A number of longstanding water observers in Arizona strongly disagree with that rhetoric, saying it is overblown and alarmist — at least in terms of the next several years or longer — and inconsistent with other messages state and local officials have been putting out about the risks from CAP cuts.
Until now, officials of the CAP and the Arizona Department of Water Resources have stressed that people using CAP water won't have their taps run dry when cuts first occur because cities and private water companies will have other supplies available for at least a few years. To critics, the video's use of words like "flatten" aren't consistent with that reality.
A screenshot from a new Central Arizona Project video, which says if water deliveries to the canal system are cut too much it will "cripple our state, flatten our economy and weaken our national defense." CAP's board president says it's a needed and valid warning, but some outside water experts say the rhetoric is overblown and alarmist.
The agency that runs CAP, the three-county Central Arizona Water Conservation District, declined to respond to questions from the Star about the video and its rationale for such a grim warning. The $4 billion, 336-mile CAP canal system serves drinking water and some irrigation water to Tucson, Phoenix and Pinal County.
"Everything and more will likely be in our DEIS response, which is due Monday," district spokeswoman DeEtte Person said, referring to the comments CAP will make to the Bureau of Reclamation's draft environmental impact statement.

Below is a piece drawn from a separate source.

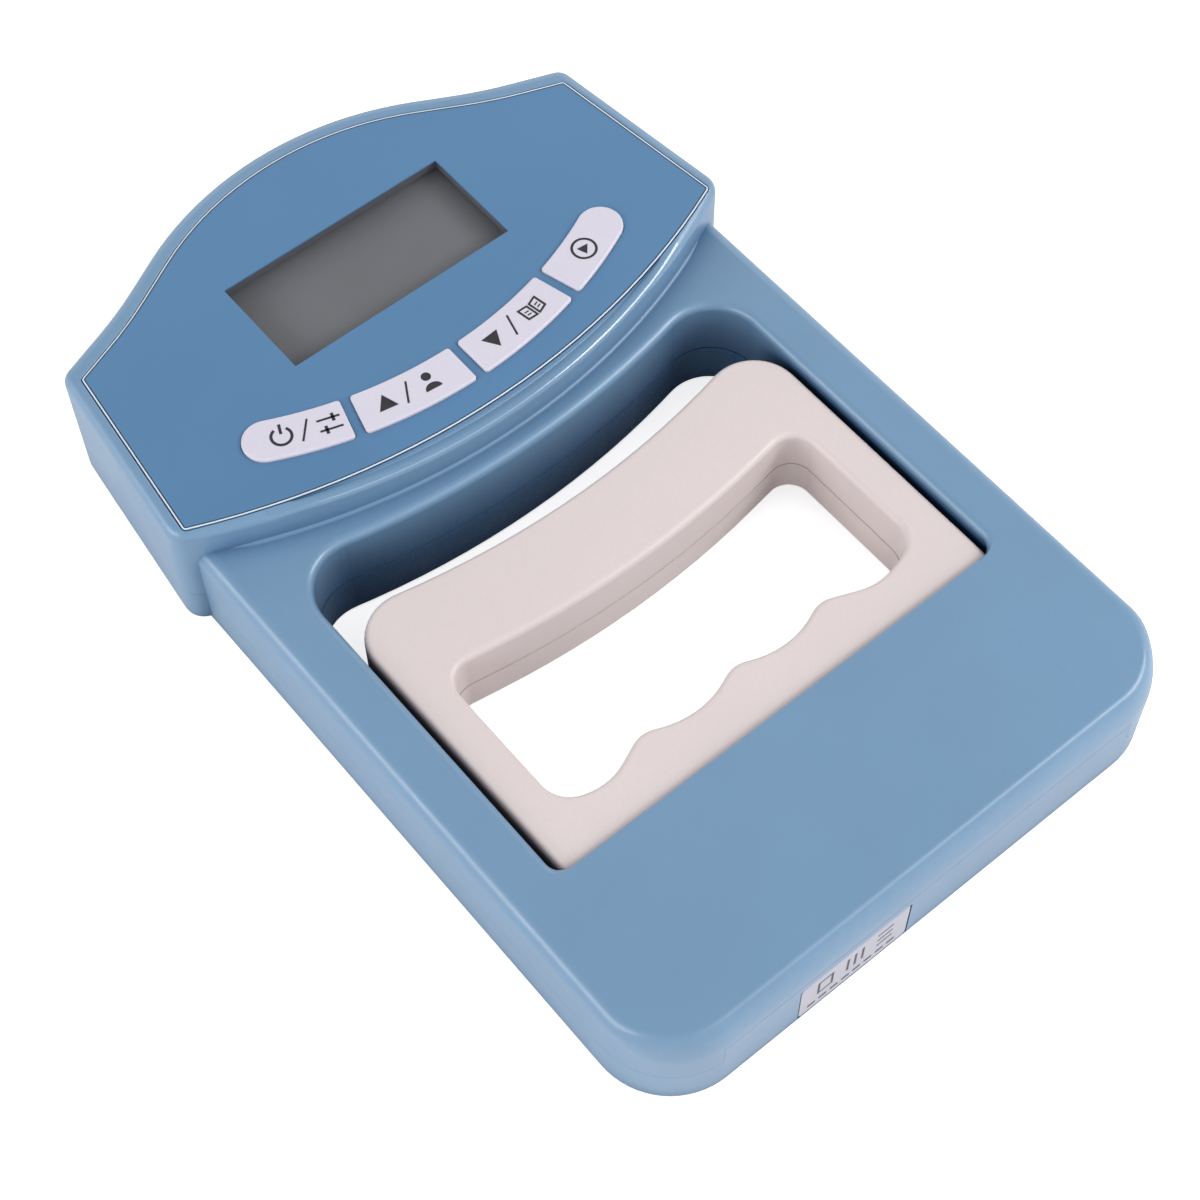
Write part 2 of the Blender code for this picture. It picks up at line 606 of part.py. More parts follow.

But CAP Board President Terry Goddard defended the video, although as a board member who sets policy for the agency but does not run its day-to-day operations, he wasn't involved in producing it. It was produced by CAP staff as part of CAP's effort to organize a group called the Coalition to Protect Arizona's Lifeline. The group includes leaders of many Arizona cities, including Tucson Mayor Regina Romero, along with leaders of many of the Arizona tribes that use CAP water.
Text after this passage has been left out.